_TASK DETAILS_. Quote exactly the lines spanning from the top of the data below to the line that contains "const FLOW_SPREAD = 70;", including both.

_MATERIAL PROVIDED_.
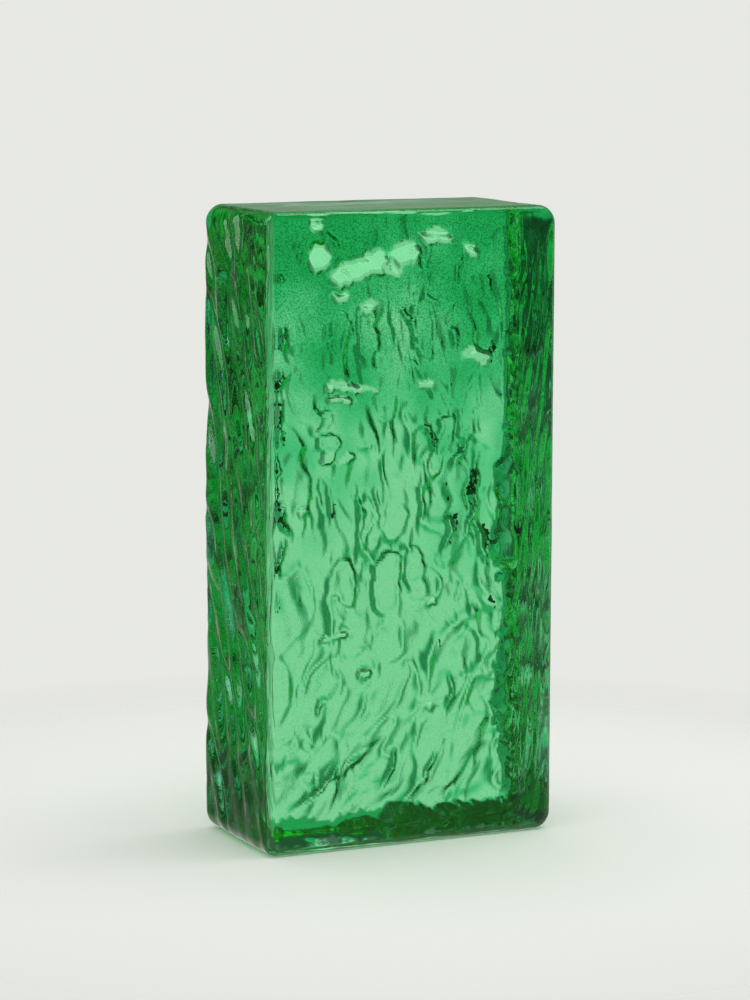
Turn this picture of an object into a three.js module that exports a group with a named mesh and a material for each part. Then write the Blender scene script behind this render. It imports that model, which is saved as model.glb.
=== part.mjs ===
// Solid glass block: one pour of transparent green glass, cast in an open mould and left to set.
//
// The face that lay open to the air (-Y) was fire-polished, so it is flat and smooth, with a small
// even round all along its edge. Every other side set against the cold mould. There the glass chilled
// into folds: shallow creases that run the way the glass flowed, with rounded lobes between them.
// The glass was too stiff to fill the mould's edges at the foot and at the right of the back, so it
// stopped short there in a ragged shore. The end that the block stands on is ground flat.
//
// Millimetres. +Z is up the block, +X across it, and the polished face looks along -Y.
// The origin is in the middle of the foot.

import * as THREE from "three";
import { mergeVertices } from "three/addons/utils/BufferGeometryUtils.js";

// The brick format.
const HEIGHT = 240;
const WIDTH = 120;
const DEPTH = 60;

// Edges. The four edges that run from the polished face to the back are the mould's corners.
const CORNER_RADIUS = 7;
const LEFT_FRONT_CORNER_RADIUS = 4.5;
const POLISHED_EDGE_RADIUS = 3;
const BACK_EDGE_RADIUS = 4;

// Folds on the back: large ones, lying the way the glass ran down and then across the mould's foot.
const BACK_FOLDS = { count: 46, length: 17, width: 4.6, depth: 0.7, bend: 0.014 };
const FLOW_AT_FOOT = 48;
const FLOW_IN_MIDDLE = 90;
const FLOW_AT_TOP = 150;
const FLOW_SPREAD = 70;

// Lobes on the back: two sizes, on a gentle swell. Near the foot the flow came in aslant, so the
// lobes drift sideways by DRIFT from the foot up to DRIFT_TOP. Above it they stand upright on the
// left and lean the other way on the right, by LEAN_BACK for each millimetre up.
const SMALL_LOBES = { across: 9, up: 22, height: 0.75, sharpness: 0.16 };
const LARGE_LOBES = { across: 15, up: 38, height: 0.85, sharpness: 0.1 };
const BACK_SWELL = { across: 18, up: 22, height: 1.2 };
const DRIFT = 27.4;
const DRIFT_TOP = 70;
const LEAN_BACK = 0.2;
const BACK_LEVEL = -1;

// Folds on the two long sides: slimmer, nearly upright, leaning back from the polished face.
const SIDE_FOLDS = { count: 40, length: 16, width: 3.4, depth: 1.2, bend: 0.012 };
const SIDE_LEAN = 72;
const SIDE_SPREAD = 26;
const SIDE_LOBES = { across: 9, up: 24, height: 0.25, sharpness: 0.3 };
const SIDE_SWELL = { across: 9, up: 16, height: 0.5 };

// Folds on the top end: a few long low ones across the width.
const TOP_FOLDS = { count: 9, length: 24, width: 4.2, depth: 0.4, bend: 0.003 };
const TOP_LEAN = 4;
const TOP_SPREAD = 24;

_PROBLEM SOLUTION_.
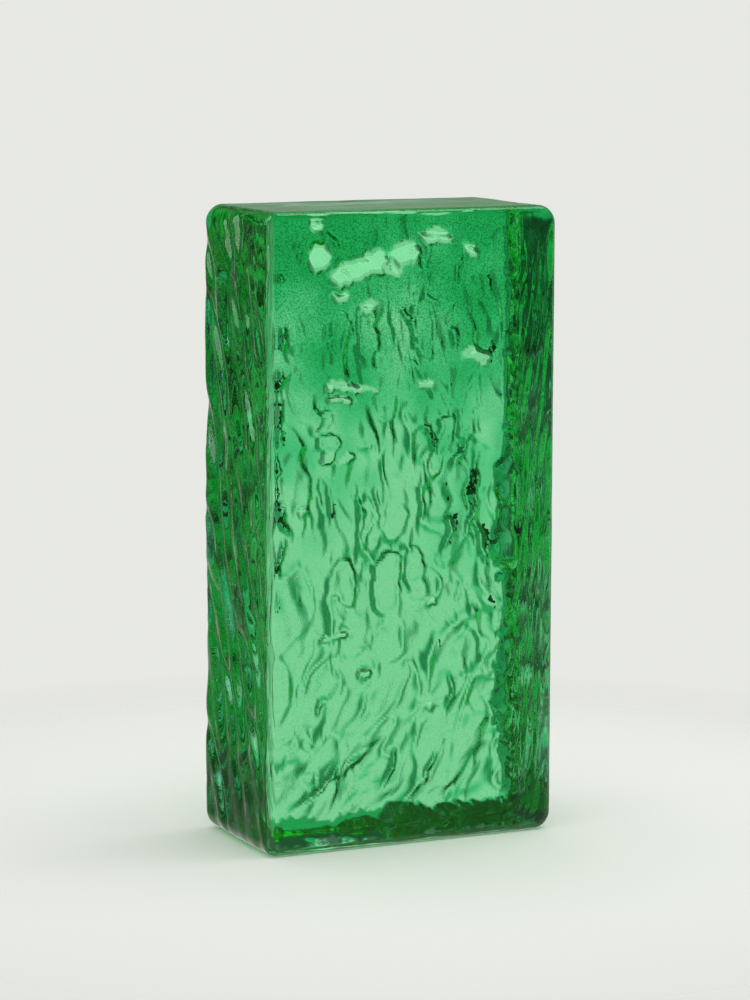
Turn this picture of an object into a three.js module that exports a group with a named mesh and a material for each part. Then write the Blender scene script behind this render. It imports that model, which is saved as model.glb.
=== part.mjs ===
// Solid glass block: one pour of transparent green glass, cast in an open mould and left to set.
//
// The face that lay open to the air (-Y) was fire-polished, so it is flat and smooth, with a small
// even round all along its edge. Every other side set against the cold mould. There the glass chilled
// into folds: shallow creases that run the way the glass flowed, with rounded lobes between them.
// The glass was too stiff to fill the mould's edges at the foot and at the right of the back, so it
// stopped short there in a ragged shore. The end that the block stands on is ground flat.
//
// Millimetres. +Z is up the block, +X across it, and the polished face looks along -Y.
// The origin is in the middle of the foot.

import * as THREE from "three";
import { mergeVertices } from "three/addons/utils/BufferGeometryUtils.js";

// The brick format.
const HEIGHT = 240;
const WIDTH = 120;
const DEPTH = 60;

// Edges. The four edges that run from the polished face to the back are the mould's corners.
const CORNER_RADIUS = 7;
const LEFT_FRONT_CORNER_RADIUS = 4.5;
const POLISHED_EDGE_RADIUS = 3;
const BACK_EDGE_RADIUS = 4;

// Folds on the back: large ones, lying the way the glass ran down and then across the mould's foot.
const BACK_FOLDS = { count: 46, length: 17, width: 4.6, depth: 0.7, bend: 0.014 };
const FLOW_AT_FOOT = 48;
const FLOW_IN_MIDDLE = 90;
const FLOW_AT_TOP = 150;
const FLOW_SPREAD = 70;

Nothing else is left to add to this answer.